9. The precision fluid dispensing system of claim 7 wherein the stepper motor has a fixed number of micro-steps per revolution; the peristaltic pump has a fixed number of rollers, and the number of micro-steps per revolution divided by the number of rollers is not an integer, the number of micro-steps in each single dispense is the number of micro-steps per revolution divided by the number of rollers truncated to the next lower integer for each single dispense except the last single dispense in a motor revolution, with the last single dispense in the motor revolution containing a number of micro-steps needed to bring the total number of micro-steps per motor revolution to the fixed number of micro-steps per revolution.

10. A precision fluid dispensing system comprising:

a peristaltic pump with a plurality of rollers mounted on at least one rotor configured to execute a sequence of single dispenses;

a motor driving the rotor;

11. The precision fluid dispensing system of claim 10 wherein, the motor is a stepper motor.

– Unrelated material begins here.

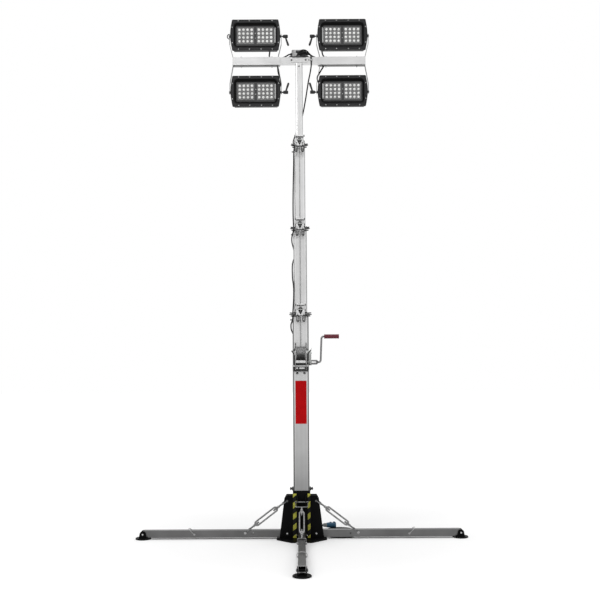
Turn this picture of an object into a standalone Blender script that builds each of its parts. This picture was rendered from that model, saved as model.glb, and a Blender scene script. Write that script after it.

12. The precision fluid dispensing system of claim 11 wherein the stepper motor has a fixed number of micro-steps per revolution; the peristaltic pump has a fixed number of driven rollers, and the number of micro-steps in a single dispense equals the number of micro-steps per revolution divided by the number of driven rollers.

13. The precision fluid dispensing system of claim 11 wherein the stepper motor has a fixed number of micro-steps per revolution; the peristaltic pump has a fixed number of driven rollers, and the number of micro-steps per revolution divided by the number of rollers is not an integer, the number of micro-steps in each single dispense is the number of micro-steps per revolution divided by the number of rollers truncated to the next lower integer for each single dispense except the last single dispense in a motor revolution, with the last single dispense in the motor revolution containing a number of micro-steps needed to bring the total number of micro-steps per motor revolution to the fixed number of micro-steps per revolution.